Bárbara Sánchez

Personal information
- Full name: Bárbara Virginia Sánchez Rondón
- Date of birth: 3 October 1990 (age 35)
- Positions: Midfielder; forward;

Team information
- Current team: Universidad de Chile
- Number: 18

Senior career*
- Years: Team / Apps / (Gls)
- 2018–: Universidad de Chile

International career
- 2022–: Venezuela

= Bárbara Sánchez (Venezuelan footballer) =

Venezuelan women footballer (born 1990)

Bárbara Virginia Sánchez Rondón (born 3 October 1990) is a Venezuelan footballer and futsal player who plays for Universidad de Chile and Venezuela National Team.

== Club career ==
Sanchéz moved to Chile in 2017 looking for better employment opportunities. She joined Universidad de Chile in 2018.

=== Season 2021 ===
In 2021 Championship Final, Sanchéz scored a goal against Santiago Morning, and helped the team win the title. She also won the award of Most Valuable Player of the final game.

== International career ==
Sanchéz was first called to the Venezuela National Team in 2021. She debuted for Venezuela on 19 February 2022 against Latvia in 2022 Turkish Women's Cup, and scored a goal in the same match.
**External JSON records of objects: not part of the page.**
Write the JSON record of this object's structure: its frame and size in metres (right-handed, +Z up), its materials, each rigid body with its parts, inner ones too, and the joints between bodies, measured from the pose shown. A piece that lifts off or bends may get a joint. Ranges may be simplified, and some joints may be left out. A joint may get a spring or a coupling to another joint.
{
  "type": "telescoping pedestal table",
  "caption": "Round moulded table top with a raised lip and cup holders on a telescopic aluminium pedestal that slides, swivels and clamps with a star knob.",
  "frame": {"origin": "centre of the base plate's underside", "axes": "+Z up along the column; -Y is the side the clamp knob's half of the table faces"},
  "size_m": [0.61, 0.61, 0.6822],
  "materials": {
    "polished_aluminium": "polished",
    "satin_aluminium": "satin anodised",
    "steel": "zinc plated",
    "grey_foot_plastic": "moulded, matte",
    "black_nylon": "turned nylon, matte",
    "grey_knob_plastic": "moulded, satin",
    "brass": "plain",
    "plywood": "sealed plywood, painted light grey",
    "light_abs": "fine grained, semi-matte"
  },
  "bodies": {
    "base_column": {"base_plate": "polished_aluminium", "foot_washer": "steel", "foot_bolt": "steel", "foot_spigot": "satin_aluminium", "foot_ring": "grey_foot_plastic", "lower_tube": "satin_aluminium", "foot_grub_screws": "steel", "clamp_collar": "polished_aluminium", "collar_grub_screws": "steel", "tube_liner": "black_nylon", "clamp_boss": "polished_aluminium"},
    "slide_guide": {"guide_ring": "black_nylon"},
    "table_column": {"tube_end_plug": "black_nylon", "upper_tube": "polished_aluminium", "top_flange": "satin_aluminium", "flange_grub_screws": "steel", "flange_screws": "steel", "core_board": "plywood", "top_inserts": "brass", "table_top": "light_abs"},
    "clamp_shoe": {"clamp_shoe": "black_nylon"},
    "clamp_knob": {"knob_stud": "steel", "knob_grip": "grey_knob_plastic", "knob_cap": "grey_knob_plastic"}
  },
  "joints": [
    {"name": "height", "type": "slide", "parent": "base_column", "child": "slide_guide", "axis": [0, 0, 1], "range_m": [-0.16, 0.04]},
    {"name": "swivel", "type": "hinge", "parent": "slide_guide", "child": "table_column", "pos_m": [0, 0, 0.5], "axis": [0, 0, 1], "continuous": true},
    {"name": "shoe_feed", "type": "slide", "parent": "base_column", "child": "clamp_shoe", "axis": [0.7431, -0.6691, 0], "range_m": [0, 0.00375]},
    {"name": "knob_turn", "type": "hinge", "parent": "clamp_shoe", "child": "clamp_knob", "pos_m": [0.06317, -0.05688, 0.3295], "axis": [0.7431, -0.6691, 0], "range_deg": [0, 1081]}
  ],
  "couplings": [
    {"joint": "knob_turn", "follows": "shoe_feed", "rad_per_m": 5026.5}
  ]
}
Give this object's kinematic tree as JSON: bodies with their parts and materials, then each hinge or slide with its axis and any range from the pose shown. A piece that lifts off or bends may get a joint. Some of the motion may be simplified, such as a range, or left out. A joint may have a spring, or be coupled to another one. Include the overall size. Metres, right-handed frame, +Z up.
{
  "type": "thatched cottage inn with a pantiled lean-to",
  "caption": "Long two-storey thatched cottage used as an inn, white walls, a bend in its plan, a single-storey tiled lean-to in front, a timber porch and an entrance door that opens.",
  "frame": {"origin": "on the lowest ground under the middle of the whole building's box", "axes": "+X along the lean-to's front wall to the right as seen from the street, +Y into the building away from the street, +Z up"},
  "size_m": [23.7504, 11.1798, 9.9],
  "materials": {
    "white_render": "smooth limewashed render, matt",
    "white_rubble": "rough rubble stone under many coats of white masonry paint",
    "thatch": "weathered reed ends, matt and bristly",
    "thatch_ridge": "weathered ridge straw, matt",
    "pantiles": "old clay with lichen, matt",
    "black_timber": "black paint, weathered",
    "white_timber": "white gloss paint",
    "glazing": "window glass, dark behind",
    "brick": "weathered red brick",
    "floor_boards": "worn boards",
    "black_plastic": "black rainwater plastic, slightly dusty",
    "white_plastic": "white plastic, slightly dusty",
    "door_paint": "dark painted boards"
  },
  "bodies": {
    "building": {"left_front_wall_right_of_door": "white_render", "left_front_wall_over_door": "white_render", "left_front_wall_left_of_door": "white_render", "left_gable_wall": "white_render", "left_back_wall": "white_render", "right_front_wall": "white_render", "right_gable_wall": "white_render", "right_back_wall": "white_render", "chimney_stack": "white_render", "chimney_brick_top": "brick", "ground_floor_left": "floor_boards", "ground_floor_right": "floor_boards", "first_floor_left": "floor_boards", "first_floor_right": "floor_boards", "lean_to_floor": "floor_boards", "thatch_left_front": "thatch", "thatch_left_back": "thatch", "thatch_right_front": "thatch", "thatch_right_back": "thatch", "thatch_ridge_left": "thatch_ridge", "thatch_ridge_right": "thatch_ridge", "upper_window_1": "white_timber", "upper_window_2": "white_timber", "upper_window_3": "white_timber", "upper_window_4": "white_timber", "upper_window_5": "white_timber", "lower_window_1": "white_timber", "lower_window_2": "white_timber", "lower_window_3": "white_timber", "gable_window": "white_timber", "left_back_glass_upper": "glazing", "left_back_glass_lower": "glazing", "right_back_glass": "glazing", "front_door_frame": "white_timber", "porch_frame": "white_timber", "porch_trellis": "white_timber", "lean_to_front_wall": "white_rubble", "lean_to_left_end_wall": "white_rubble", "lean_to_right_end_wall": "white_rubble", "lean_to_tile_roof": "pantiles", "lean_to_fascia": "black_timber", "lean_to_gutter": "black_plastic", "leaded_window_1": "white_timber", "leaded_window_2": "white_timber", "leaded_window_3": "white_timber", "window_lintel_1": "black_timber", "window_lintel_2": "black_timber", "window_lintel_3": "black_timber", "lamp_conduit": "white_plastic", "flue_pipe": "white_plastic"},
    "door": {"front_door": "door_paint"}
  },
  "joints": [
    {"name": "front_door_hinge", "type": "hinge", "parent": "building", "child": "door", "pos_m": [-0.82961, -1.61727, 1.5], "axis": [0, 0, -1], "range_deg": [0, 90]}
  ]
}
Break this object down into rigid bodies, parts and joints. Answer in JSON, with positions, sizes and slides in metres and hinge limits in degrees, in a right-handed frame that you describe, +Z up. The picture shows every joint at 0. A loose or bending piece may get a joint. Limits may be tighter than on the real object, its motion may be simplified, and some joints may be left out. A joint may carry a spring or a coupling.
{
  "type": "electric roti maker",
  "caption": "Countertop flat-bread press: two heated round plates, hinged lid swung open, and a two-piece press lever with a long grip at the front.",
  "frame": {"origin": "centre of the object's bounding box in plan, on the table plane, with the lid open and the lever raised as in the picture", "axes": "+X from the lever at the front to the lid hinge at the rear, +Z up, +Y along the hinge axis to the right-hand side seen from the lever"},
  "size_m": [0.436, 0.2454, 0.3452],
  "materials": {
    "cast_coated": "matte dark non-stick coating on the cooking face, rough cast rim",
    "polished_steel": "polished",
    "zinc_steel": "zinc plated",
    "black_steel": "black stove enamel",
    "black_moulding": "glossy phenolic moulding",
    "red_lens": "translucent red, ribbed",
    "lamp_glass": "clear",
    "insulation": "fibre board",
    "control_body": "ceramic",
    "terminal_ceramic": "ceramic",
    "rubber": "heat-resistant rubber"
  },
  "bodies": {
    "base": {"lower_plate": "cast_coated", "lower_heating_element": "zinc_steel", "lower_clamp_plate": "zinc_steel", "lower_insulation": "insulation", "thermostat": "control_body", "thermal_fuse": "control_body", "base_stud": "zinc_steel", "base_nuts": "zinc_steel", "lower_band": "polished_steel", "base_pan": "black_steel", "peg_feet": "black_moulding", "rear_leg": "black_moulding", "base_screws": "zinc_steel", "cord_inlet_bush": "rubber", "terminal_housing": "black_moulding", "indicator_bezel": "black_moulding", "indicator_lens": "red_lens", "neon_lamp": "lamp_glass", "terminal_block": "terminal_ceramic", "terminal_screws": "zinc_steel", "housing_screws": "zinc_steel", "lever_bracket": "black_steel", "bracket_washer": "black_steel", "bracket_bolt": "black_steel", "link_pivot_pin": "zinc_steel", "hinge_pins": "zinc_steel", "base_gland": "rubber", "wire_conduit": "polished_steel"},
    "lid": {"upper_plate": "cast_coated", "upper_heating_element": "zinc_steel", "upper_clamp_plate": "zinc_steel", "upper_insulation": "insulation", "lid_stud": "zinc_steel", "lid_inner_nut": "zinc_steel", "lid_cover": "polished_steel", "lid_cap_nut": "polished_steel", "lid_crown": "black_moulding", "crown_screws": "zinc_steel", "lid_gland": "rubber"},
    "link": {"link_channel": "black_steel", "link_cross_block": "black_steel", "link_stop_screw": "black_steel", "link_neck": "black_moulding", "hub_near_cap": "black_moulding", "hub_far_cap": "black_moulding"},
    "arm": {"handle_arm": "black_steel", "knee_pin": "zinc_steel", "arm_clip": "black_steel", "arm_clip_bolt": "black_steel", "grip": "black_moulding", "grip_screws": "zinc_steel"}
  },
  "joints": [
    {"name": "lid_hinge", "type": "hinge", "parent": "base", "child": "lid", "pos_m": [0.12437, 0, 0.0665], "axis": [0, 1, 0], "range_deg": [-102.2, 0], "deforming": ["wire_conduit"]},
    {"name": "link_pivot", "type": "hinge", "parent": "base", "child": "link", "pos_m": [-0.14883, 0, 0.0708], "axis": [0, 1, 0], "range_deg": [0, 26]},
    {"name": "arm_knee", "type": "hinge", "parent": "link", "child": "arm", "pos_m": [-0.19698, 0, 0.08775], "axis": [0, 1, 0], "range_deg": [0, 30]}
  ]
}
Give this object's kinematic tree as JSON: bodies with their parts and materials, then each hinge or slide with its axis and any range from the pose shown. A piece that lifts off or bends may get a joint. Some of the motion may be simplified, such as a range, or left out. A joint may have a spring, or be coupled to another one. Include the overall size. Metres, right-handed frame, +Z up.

Sanchéz has been a member of Venezuela National Futsal Team. She played in the Futsal World Cup in 2010, 2011, and 2012.

===International goals===

| No. | Date | Venue | Opponent | Score | Result | Competition |
|---|---|---|---|---|---|---|
| 1. | 19 February 2022 | Goldcity Sport Complex, Alanya, Turkey | Latvia | 3–0 | 3–0 | 2022 Turkish Women's Cup |

==Personal life==
On 22 December 2025, Sánchez announced her engagement to the journalist Nicole Acuña.